## begin Provided entries

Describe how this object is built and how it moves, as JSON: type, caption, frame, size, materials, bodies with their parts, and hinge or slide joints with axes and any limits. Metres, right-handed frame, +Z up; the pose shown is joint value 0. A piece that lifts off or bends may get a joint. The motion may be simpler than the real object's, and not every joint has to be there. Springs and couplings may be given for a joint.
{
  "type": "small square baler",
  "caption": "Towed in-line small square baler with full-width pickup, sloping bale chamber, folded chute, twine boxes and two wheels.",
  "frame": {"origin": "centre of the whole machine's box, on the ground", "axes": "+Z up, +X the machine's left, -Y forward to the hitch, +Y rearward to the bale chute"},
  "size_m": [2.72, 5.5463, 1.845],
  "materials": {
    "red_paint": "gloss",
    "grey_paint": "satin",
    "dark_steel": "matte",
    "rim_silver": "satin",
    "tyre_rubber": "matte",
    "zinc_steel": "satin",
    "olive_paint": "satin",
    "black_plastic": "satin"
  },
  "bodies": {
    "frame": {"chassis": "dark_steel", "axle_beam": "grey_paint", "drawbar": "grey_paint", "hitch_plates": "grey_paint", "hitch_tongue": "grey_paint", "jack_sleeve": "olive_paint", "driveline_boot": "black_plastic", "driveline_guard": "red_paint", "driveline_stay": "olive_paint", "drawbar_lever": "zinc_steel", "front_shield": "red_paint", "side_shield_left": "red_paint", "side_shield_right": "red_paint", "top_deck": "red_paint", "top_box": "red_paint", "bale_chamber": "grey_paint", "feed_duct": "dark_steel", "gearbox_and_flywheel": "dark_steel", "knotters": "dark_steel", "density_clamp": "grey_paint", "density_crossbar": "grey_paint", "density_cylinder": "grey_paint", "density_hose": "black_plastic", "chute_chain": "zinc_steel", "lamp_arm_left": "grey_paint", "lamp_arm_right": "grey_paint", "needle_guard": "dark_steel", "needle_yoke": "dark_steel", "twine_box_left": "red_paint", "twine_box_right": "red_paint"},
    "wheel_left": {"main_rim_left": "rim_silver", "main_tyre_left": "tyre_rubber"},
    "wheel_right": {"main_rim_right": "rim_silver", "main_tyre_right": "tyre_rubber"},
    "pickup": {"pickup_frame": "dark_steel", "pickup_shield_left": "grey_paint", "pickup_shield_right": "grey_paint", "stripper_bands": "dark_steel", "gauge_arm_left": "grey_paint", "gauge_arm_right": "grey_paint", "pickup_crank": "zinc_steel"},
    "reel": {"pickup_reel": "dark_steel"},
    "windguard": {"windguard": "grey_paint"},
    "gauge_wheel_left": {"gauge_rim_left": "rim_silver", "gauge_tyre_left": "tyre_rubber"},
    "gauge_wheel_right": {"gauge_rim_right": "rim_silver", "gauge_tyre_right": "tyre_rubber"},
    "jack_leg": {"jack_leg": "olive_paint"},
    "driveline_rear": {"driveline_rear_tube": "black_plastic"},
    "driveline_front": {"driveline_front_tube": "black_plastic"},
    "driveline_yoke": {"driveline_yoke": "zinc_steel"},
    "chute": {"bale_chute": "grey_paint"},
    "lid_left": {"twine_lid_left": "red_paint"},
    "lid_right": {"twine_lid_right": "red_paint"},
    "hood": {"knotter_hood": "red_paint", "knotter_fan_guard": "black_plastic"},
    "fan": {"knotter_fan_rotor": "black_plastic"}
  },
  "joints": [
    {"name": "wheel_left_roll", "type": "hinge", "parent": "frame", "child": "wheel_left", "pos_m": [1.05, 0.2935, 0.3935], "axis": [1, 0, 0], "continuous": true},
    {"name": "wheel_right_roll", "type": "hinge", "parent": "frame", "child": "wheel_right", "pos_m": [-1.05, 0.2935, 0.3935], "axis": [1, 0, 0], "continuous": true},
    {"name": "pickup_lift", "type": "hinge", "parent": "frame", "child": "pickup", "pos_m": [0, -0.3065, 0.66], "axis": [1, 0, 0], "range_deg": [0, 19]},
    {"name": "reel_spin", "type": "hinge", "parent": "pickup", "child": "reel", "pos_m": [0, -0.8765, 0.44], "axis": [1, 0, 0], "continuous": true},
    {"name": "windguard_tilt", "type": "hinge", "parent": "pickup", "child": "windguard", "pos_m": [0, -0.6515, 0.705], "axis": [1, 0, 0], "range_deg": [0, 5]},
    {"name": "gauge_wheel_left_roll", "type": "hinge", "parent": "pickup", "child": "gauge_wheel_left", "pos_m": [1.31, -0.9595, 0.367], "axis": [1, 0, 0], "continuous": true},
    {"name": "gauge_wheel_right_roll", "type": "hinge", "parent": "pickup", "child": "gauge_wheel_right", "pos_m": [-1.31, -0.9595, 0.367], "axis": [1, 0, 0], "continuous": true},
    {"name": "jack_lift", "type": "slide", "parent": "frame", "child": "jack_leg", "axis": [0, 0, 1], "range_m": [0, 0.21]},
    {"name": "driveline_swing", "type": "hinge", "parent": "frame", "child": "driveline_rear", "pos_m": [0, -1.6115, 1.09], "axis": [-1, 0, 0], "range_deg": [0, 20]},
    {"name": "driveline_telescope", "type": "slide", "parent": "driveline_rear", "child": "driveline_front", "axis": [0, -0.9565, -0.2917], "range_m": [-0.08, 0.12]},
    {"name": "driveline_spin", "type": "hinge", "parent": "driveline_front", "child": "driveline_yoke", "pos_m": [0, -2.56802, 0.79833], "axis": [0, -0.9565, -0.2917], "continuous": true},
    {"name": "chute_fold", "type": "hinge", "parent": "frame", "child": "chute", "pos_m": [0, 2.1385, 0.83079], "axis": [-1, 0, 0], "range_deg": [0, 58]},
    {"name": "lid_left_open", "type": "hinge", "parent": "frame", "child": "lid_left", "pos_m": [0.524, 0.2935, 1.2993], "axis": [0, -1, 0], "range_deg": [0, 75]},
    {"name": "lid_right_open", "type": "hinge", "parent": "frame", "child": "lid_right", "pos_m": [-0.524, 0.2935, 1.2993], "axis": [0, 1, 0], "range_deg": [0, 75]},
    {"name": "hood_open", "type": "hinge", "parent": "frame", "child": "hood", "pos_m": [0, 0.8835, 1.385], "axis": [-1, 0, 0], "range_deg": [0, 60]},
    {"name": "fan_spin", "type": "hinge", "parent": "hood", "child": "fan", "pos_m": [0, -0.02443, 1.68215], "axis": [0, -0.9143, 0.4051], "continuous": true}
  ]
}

## end Provided entries
## begin Provided entries

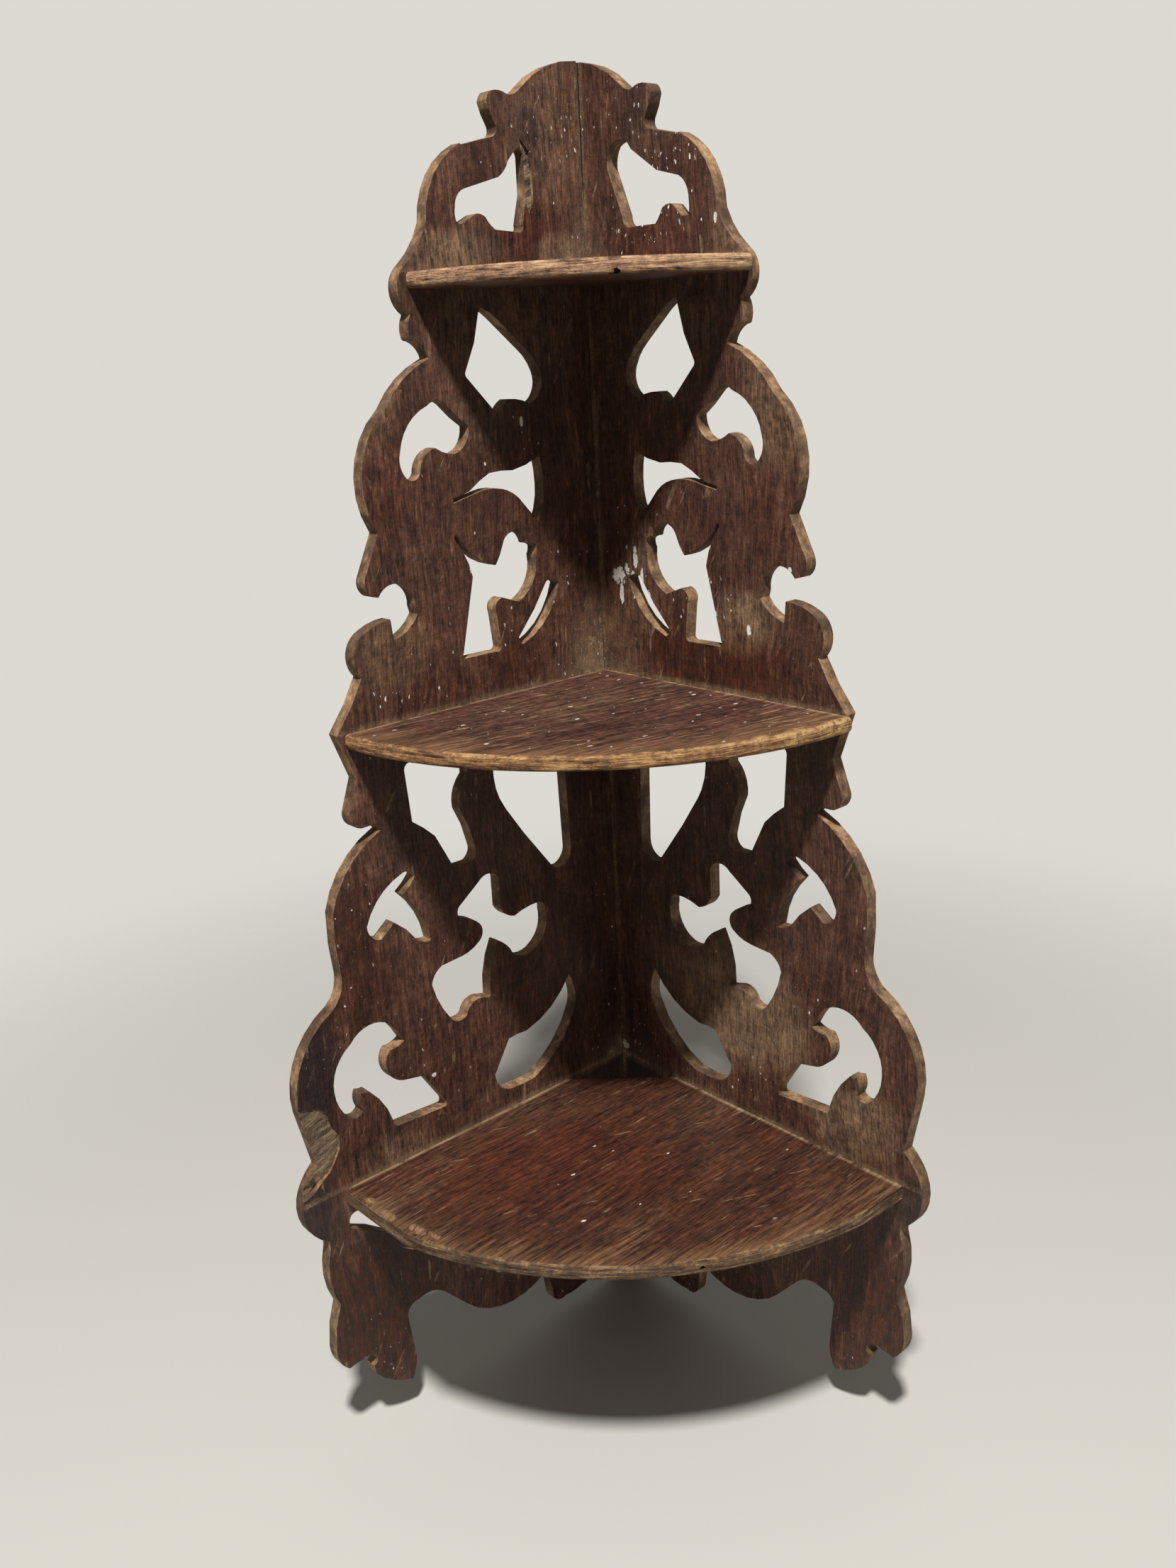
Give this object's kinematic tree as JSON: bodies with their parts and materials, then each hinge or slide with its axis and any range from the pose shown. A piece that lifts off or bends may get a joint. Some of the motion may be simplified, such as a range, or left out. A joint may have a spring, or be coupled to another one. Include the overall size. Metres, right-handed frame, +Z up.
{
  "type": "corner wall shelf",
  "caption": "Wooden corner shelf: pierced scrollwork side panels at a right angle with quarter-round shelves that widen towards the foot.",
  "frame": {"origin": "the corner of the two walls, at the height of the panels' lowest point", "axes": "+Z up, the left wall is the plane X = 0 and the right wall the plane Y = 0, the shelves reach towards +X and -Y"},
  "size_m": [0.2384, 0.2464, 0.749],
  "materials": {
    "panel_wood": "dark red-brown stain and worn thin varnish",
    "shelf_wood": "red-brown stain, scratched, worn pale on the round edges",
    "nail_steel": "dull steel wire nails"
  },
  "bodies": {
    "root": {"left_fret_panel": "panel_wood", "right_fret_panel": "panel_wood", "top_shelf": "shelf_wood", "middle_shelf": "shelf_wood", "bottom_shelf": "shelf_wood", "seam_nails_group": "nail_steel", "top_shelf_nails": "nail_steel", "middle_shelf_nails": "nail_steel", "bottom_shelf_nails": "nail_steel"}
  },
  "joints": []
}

## end Provided entries

Task objective> Using the records above, select and copy every line that has the word "Metres".

Expected answer>
Describe how this object is built and how it moves, as JSON: type, caption, frame, size, materials, bodies with their parts, and hinge or slide joints with axes and any limits. Metres, right-handed frame, +Z up; the pose shown is joint value 0. A piece that lifts off or bends may get a joint. The motion may be simpler than the real object's, and not every joint has to be there. Springs and couplings may be given for a joint.
Give this object's kinematic tree as JSON: bodies with their parts and materials, then each hinge or slide with its axis and any range from the pose shown. A piece that lifts off or bends may get a joint. Some of the motion may be simplified, such as a range, or left out. A joint may have a spring, or be coupled to another one. Include the overall size. Metres, right-handed frame, +Z up.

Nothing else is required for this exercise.